_What the task asks_
Word for word, restate the lines from the start of the data below through the line containing "# are plain".

** BEGIN Supplied information **

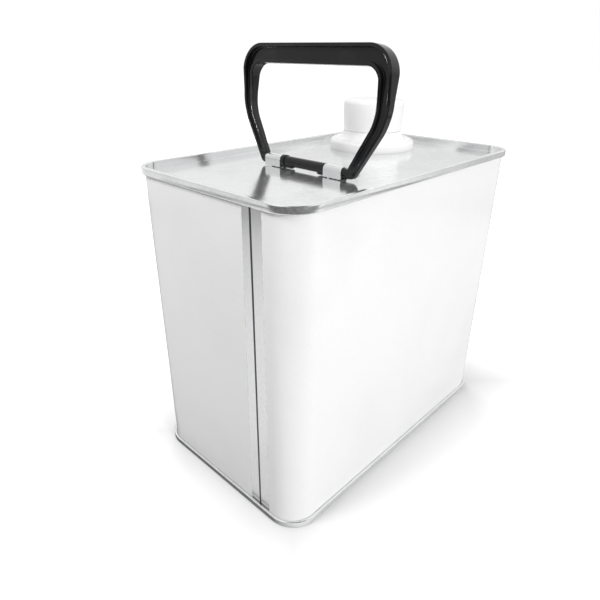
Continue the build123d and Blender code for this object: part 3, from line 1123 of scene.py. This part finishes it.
# %% The spout, the cap and its liner
SPOUT_BORE = 11.3 * MM
SPOUT_TOP = 22.25 * MM
STOP_TOP, STOP_FOOT = -9.3 * MM, -10.8 * MM
STOP_RADIUS = 13.8 * MM
LIP_HEIGHT, LIP_SOFT = 2.4 * MM, 0.08 * MM
LIP_WAIST, LIP_BORE = 12.1 * MM, 12.3 * MM
SPOUT_CORNERS = [
    (SPOUT_BORE, STOP_FOOT, 0),
    (STOP_RADIUS, STOP_FOOT, CORNER_SOFT),
    (STOP_RADIUS, STOP_TOP, CORNER_SOFT),
    (SPOUT_RADIUS, STOP_TOP, 0),
    (SPOUT_RADIUS, SPOUT_TOP - 2 * LIP_HEIGHT, 0),
    (LIP_WAIST, SPOUT_TOP - LIP_HEIGHT, LIP_HEIGHT),
    (SPOUT_RADIUS, SPOUT_TOP, LIP_SOFT),
    (LIP_BORE, SPOUT_TOP, LIP_SOFT),
    (SPOUT_BORE, SPOUT_TOP - LIP_HEIGHT, CORNER_SOFT),
]
CAP_FOOT, CAP_TOP, CAP_CEILING = 9.12 * MM, 24.6 * MM, 23.6 * MM
CAP_FOOT_RADIUS, CAP_TOP_RADIUS, CAP_WALL = 15.3 * MM, 15.9 * MM, 1.0 * MM
CAP_ROUND, CAP_INNER_ROUND = 2.2 * MM, 0.8 * MM
SLEEVE_BORE, SLEEVE_RADIUS, SLEEVE_FOOT = 12.9 * MM, 13.7 * MM, CAP_FOOT + 0.3 * MM
CAP_CORNERS = [
    (0, CAP_TOP, 0),
    (CAP_TOP_RADIUS, CAP_TOP, CAP_ROUND),
    (CAP_FOOT_RADIUS, CAP_FOOT, CORNER_SOFT),
    (CAP_FOOT_RADIUS - CAP_WALL, CAP_FOOT, CORNER_SOFT),
    (CAP_TOP_RADIUS - CAP_WALL, CAP_CEILING, CAP_INNER_ROUND),
    (SLEEVE_RADIUS, CAP_CEILING, 0),
    (SLEEVE_RADIUS, SLEEVE_FOOT, CORNER_SOFT),
    (SLEEVE_BORE, SLEEVE_FOOT, CORNER_SOFT),
    (SLEEVE_BORE, CAP_CEILING, 0),
    (0, CAP_CEILING, 0),
]
LINER_FOOT = 22.4 * MM
LINER_CORNERS = [
    (0, LINER_FOOT, 0),
    (SPOUT_RADIUS, LINER_FOOT, CORNER_SOFT),
    (SPOUT_RADIUS, CAP_CEILING, 0),
    (0, CAP_CEILING, 0),
]
spout = build_turned("pouring_spout", SPOUT_CORNERS)
finish_piece(spout, milky_plastic, "white_plastic", "spout", "pull_up_spout")
cap = build_turned("push_on_cap", CAP_CORNERS)
finish_piece(cap, milky_plastic, "white_plastic", "cap", "spout_cap")
liner = build_turned("sealing_liner", LINER_CORNERS)
finish_piece(liner, liner_foam, "liner_foam", "cap", "cap_liner")

# %% [markdown]
# The sealing compound and the gasket are right as they are in the frame, because they
# are plain rings shut inside the seams and under the closure. They only get a finish.

# %% Seals kept from the frame
for node in ("top_seam_compound", "bottom_seam_compound", "neck_gasket"):
    kept = frame["nodes"][node]
    kept.data.materials.clear()
    kept.data.materials.append(seam_rubber)
print("Kept three seals from the frame")

# %% [markdown]
# The tin stands on white paper. What the camera sees of it directly is plain: near the
# tin the paper shows its real light and shadow, and further out it glows to pure white.
# The glow fades in over a few centimetres, which paints a soft shadow round the tin.
# All other light meets a studio. The paper ends at a dark desk, which begins nearer on
# the camera's side, and beyond the desk the room is light again. So the mirror-like
# seams show the desk as the darker lines that make them look like metal. To gloss, the
# paper is also painted dark from just outside the tin's left side onwards, except in
# front of the tin. This is a painted contact shadow, and the base's seam on the left shows it.

# %% Helpers for the studio
def add_mixed_material(plane, name, kind, *parts):
    """Gives a plane a material that adds or mixes two shaders."""
    material = bpy.data.materials.new(name)
    material.use_nodes = True
    tree = material.node_tree
    tree.nodes.clear()
    first, second = (tree.nodes.new(part) for part in parts)
    joined = tree.nodes.new(kind)
    shader_inputs = [socket for socket in joined.inputs if socket.type == "SHADER"]
    for part, socket in zip((first, second), shader_inputs):
        feed(part.outputs[0], socket)
    output = tree.nodes.new("ShaderNodeOutputMaterial")
    set_inputs(output, Surface=joined.outputs["Shader"])
    plane.data.materials.append(material)
    return tree, first, second, joined


def aim(thing, target):
    """Turns a card or a lamp to face a place."""
    thing.rotation_mode = "QUATERNION"
    thing.rotation_quaternion = (target - thing.location).to_track_quat("-Z", "Y")


# %% The paper floor
FLOOR_SIZE = 12.0
PAPER, DESK, ROOM = 0.76, 0.1, 0.95
PAPER_BOUNCE = 0.12
PAPER_REACH, DESK_REACH = 0.48, 0.56
EDGE_BLUR = 0.025
CAMERA_SIDE = Vector((-0.72, -0.69, 0))
CAMERA_SIDE_REACH = (0.15, 0.3)
# The glow's fade towards the tin paints a soft shadow round it.
PAPER_GLOW = (0, 0.6)
GLOW_FADE = 60 * MM
# Painted contact shadow: how dark gloss sees the paper beside the tin's left side, and how far.
CONTACT_SHADOW_TONE = 0.13
CONTACT_SHADOW_REACH = (2.6 * MM, 1.8 * MM)


def tone_around(places, path):
    """How light the paper, the desk and the room are to all rays but the camera's."""
    distance = vector_math("LENGTH", places)
    past_paper = rise(distance, PAPER_REACH - EDGE_BLUR, PAPER_REACH + EDGE_BLUR)
    past_desk = rise(distance, DESK_REACH - EDGE_BLUR, DESK_REACH + EDGE_BLUR)
    towards_camera = vector_math("DOT_PRODUCT", places, CAMERA_SIDE)
    camera_side = rise(towards_camera, *CAMERA_SIDE_REACH)

    # Painted contact shadow: to gloss only, the paper beside the tin's left side is painted dark.
    x, y, _ = split_axes(places)
    left_edge = -HALF_LENGTH - SEAM_REACH
    beside = rise(x, *(left_edge - reach for reach in CONTACT_SHADOW_REACH))
    in_front = rise(y, -HALF_WIDTH, CORNER_RADIUS - HALF_WIDTH)
    painted_contact_shadow = all_of(beside, in_front, path.outputs["Is Glossy Ray"])

    paper = choose(path.outputs["Is Diffuse Ray"], PAPER, PAPER_BOUNCE)
    paper = choose(painted_contact_shadow, paper, CONTACT_SHADOW_TONE)
    past_edge = choose(past_desk, DESK, ROOM)
    return choose(camera_side, choose(past_paper, paper, past_edge), DESK)


def glow_around(places):
    """How strongly the paper glows to the camera: not at all at the tin, and more outside."""
    # The fade of the glow towards the tin is a painted soft shadow round it.
    folded = vector_math("ABSOLUTE", places)
    outside = vector_math("SUBTRACT", folded, (HALF_LENGTH, HALF_WIDTH, 0))
    x, y, _ = split_axes(outside)
    return map_value(calculate(x, "MAXIMUM", y), *PAPER_GLOW, 0, GLOW_FADE)


def build_floor():
    """A large sheet of white paper that also stands for the desk and the room."""
    floor = add_plane("paper_floor", FLOOR_SIZE)
    tree, paper, glow, _ = add_mixed_material(
        floor, "white_paper", "ShaderNodeAddShader", "ShaderNodeBsdfDiffuse", "ShaderNodeEmission"
    )
    places = object_places(tree)
    path = tree.nodes.new("ShaderNodeLightPath")
    seen = path.outputs["Is Camera Ray"]
    tone = choose(seen, tone_around(places, path), PAPER)
    set_inputs(paper, Color=tone)
    set_inputs(glow, Strength=choose(seen, 0, glow_around(places)))


build_floor()
print("The paper ends", PAPER_REACH, "m from the tin, and the desk", DESK_REACH, "m")

# %% [markdown]
# The air is the world around the studio. It is white where the camera sees it, and a
# little darker low down where gloss sees it, as a room is below its windows.

# %% The air
AIR_LIGHT = 0.7
AIR_LOW, AIR_WHITE = 0.55, 1.0
AIR_LOW_END = 0.3


def build_air():
    """The world: plain white where it is seen, darker low down where it is reflected."""
    world = bpy.data.worlds.new("studio_air")
    bpy.context.scene.world = world
    world.use_nodes = True
    tree = world.node_tree
    background = tree.nodes["Background"]
    direction = tree.nodes.new("ShaderNodeTexCoord").outputs["Generated"]
    _, _, upwards = split_axes(direction)
    reflected = map_value(upwards, AIR_LOW, AIR_WHITE, 0, AIR_LOW_END)
    path = tree.nodes.new("ShaderNodeLightPath").outputs
    seen = calculate(path["Is Camera Ray"], "MAXIMUM", path["Is Transmission Ray"])
    unseen = choose(path["Is Glossy Ray"], AIR_LIGHT, reflected)
    set_inputs(background, Color=(1, 1, 1), Strength=choose(seen, unseen, AIR_WHITE))


build_air()
print("Light of the air", AIR_LIGHT)

# %% [markdown]
# Metal and gloss look like what they reflect. So three grey cards stand around the tin
# that only its reflections see, and fade out at their sides. A tall dark one above the
# camera's side darkens the near corner of the lid's seam and the handle. A lighter one
# at the left gives the clips and the left rim their tone, and a low one at the right
# lets the long rim grow darker towards its far end.

# %% Cards
CARD_FADE = (0.2, 0.5)
CARDS = {
    "camera_side_card": (Vector((-0.25, -0.36, 0.55)), 0.8, 1.1, 0.12),
    "left_card": (Vector((-0.26, 0.25, 0.33)), 0.42, 0.34, 0.65),
    "right_card": (Vector((0.5, -0.03, 0.05)), 0.72, 0.12, 0.5),
}


def build_card(name, place, width, height, tone):
    """A card of a grey tone that faces the tin and is only reflected."""
    card = add_plane(name, 1)
    card.scale = (width, height, 1)
    card.location = place
    aim(card, Vector((0, 0, min(place.z, CREST))))
    tree, grey, _, mix = add_mixed_material(
        card, name, "ShaderNodeMixShader", "ShaderNodeEmission", "ShaderNodeBsdfTransparent"
    )
    set_inputs(grey, Strength=tone)
    across, _, _ = split_axes(vector_math("ABSOLUTE", object_places(tree)))
    set_inputs(mix, Fac=rise(across, *CARD_FADE))
    for rays in ("camera", "diffuse", "transmission", "shadow"):
        setattr(card, f"visible_{rays}", False)


for name, values in CARDS.items():
    build_card(name, *values)
print("Cards:", ", ".join(CARDS))

# %% [markdown]
# Three soft boxes light the tin, and don't show in it. A large one on the right of the
# camera lights the long side, a small weak one at the left lights the short side and the
# lid, and one behind keeps the back from going grey. A last, tiny lamp shines on the
# handle alone, and draws the thin light along its left rib.

# %% Lamps
SOFT_BOXES = {
    "right_soft_box": (Vector((-0.1, -0.9, 0.3)), 0.5, 6.2),
    "left_soft_box": (Vector((-0.26, 0.06, 0.36)), 0.12, 0.62),
    "back_soft_box": (Vector((0.55, 0.75, 0.4)), 0.5, 4.0),
}
RIB_LIGHT = (Vector((-0.047, 0.105, 0.148)), 0.028, 0.12)


def add_soft_box(name, place, size, power, only=None):
    """A square lamp that points at the tin. A lamp for one piece shows in its gloss."""
    lamp = bpy.data.lights.new(name, "AREA")
    lamp.size = size
    lamp.energy = power
    box = bpy.data.objects.new(name, lamp)
    bpy.context.scene.collection.objects.link(box)
    box.location = place
    aim(box, Vector((0, 0, CREST / 2)))
    box.visible_glossy = only is not None
    if only:
        lit = bpy.data.collections.new(name)
        lit.objects.link(only)
        box.light_linking.receiver_collection = lit


for name, values in SOFT_BOXES.items():
    add_soft_box(name, *values)
add_soft_box("rib_light", *RIB_LIGHT, only=handle)
print("Lamps:", ", ".join(SOFT_BOXES), "and one on the handle")

# %% [markdown]
# The camera looks down at the tin's welded corner from close by, which is why the sides
# lean together downwards. Its place and turn were worked out from the tin's corners and
# edges in the photograph. The small shift moves the lens's axis off the middle.

# %% Camera
IMAGE_PIXELS = 600
FOCAL_PIXELS = 505.0
AXIS_PIXEL_X, AXIS_PIXEL_Y = 301.7, 296.0
CAMERA_PLACE = Vector((-186.3, -152.4, 187.1)) * MM
CAMERA_AZIMUTH = math.radians(-46.61)
CAMERA_ELEVATION = math.radians(25.92)
CAMERA_ROLL = math.radians(0.54)
SENSOR = 36.0
NEAREST_SEEN = 0.01

lens = bpy.data.cameras.new("photo_camera")
lens.sensor_width = SENSOR
lens.lens = SENSOR * FOCAL_PIXELS / IMAGE_PIXELS
lens.shift_x = (IMAGE_PIXELS / 2 - AXIS_PIXEL_X) / IMAGE_PIXELS
lens.shift_y = (AXIS_PIXEL_Y - IMAGE_PIXELS / 2) / IMAGE_PIXELS
lens.clip_start = NEAREST_SEEN
camera = bpy.data.objects.new("photo_camera", lens)
bpy.context.scene.collection.objects.link(camera)
turn = (
    Matrix.Rotation(CAMERA_AZIMUTH, 4, "Z")
    @ Matrix.Rotation(math.pi / 2 - CAMERA_ELEVATION, 4, "X")
    @ Matrix.Rotation(CAMERA_ROLL, 4, "Z")
)
camera.matrix_world = Matrix.Translation(CAMERA_PLACE) @ turn
bpy.context.scene.camera = camera
bpy.context.scene.view_settings.view_transform = "Standard"
print("Lens", round(lens.lens, 2), "mm")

** END Supplied information **

_Answer below_
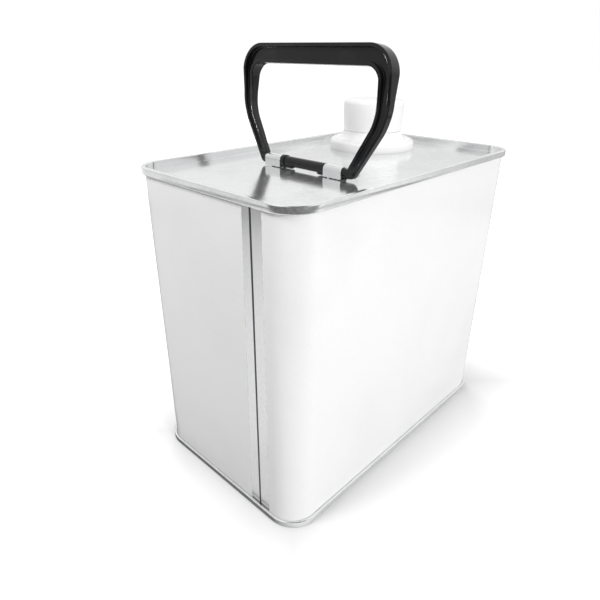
Continue the build123d and Blender code for this object: part 3, from line 1123 of scene.py. This part finishes it.
# %% The spout, the cap and its liner
SPOUT_BORE = 11.3 * MM
SPOUT_TOP = 22.25 * MM
STOP_TOP, STOP_FOOT = -9.3 * MM, -10.8 * MM
STOP_RADIUS = 13.8 * MM
LIP_HEIGHT, LIP_SOFT = 2.4 * MM, 0.08 * MM
LIP_WAIST, LIP_BORE = 12.1 * MM, 12.3 * MM
SPOUT_CORNERS = [
    (SPOUT_BORE, STOP_FOOT, 0),
    (STOP_RADIUS, STOP_FOOT, CORNER_SOFT),
    (STOP_RADIUS, STOP_TOP, CORNER_SOFT),
    (SPOUT_RADIUS, STOP_TOP, 0),
    (SPOUT_RADIUS, SPOUT_TOP - 2 * LIP_HEIGHT, 0),
    (LIP_WAIST, SPOUT_TOP - LIP_HEIGHT, LIP_HEIGHT),
    (SPOUT_RADIUS, SPOUT_TOP, LIP_SOFT),
    (LIP_BORE, SPOUT_TOP, LIP_SOFT),
    (SPOUT_BORE, SPOUT_TOP - LIP_HEIGHT, CORNER_SOFT),
]
CAP_FOOT, CAP_TOP, CAP_CEILING = 9.12 * MM, 24.6 * MM, 23.6 * MM
CAP_FOOT_RADIUS, CAP_TOP_RADIUS, CAP_WALL = 15.3 * MM, 15.9 * MM, 1.0 * MM
CAP_ROUND, CAP_INNER_ROUND = 2.2 * MM, 0.8 * MM
SLEEVE_BORE, SLEEVE_RADIUS, SLEEVE_FOOT = 12.9 * MM, 13.7 * MM, CAP_FOOT + 0.3 * MM
CAP_CORNERS = [
    (0, CAP_TOP, 0),
    (CAP_TOP_RADIUS, CAP_TOP, CAP_ROUND),
    (CAP_FOOT_RADIUS, CAP_FOOT, CORNER_SOFT),
    (CAP_FOOT_RADIUS - CAP_WALL, CAP_FOOT, CORNER_SOFT),
    (CAP_TOP_RADIUS - CAP_WALL, CAP_CEILING, CAP_INNER_ROUND),
    (SLEEVE_RADIUS, CAP_CEILING, 0),
    (SLEEVE_RADIUS, SLEEVE_FOOT, CORNER_SOFT),
    (SLEEVE_BORE, SLEEVE_FOOT, CORNER_SOFT),
    (SLEEVE_BORE, CAP_CEILING, 0),
    (0, CAP_CEILING, 0),
]
LINER_FOOT = 22.4 * MM
LINER_CORNERS = [
    (0, LINER_FOOT, 0),
    (SPOUT_RADIUS, LINER_FOOT, CORNER_SOFT),
    (SPOUT_RADIUS, CAP_CEILING, 0),
    (0, CAP_CEILING, 0),
]
spout = build_turned("pouring_spout", SPOUT_CORNERS)
finish_piece(spout, milky_plastic, "white_plastic", "spout", "pull_up_spout")
cap = build_turned("push_on_cap", CAP_CORNERS)
finish_piece(cap, milky_plastic, "white_plastic", "cap", "spout_cap")
liner = build_turned("sealing_liner", LINER_CORNERS)
finish_piece(liner, liner_foam, "liner_foam", "cap", "cap_liner")

# %% [markdown]
# The sealing compound and the gasket are right as they are in the frame, because they
# are plain rings shut inside the seams and under the closure. They only get a finish.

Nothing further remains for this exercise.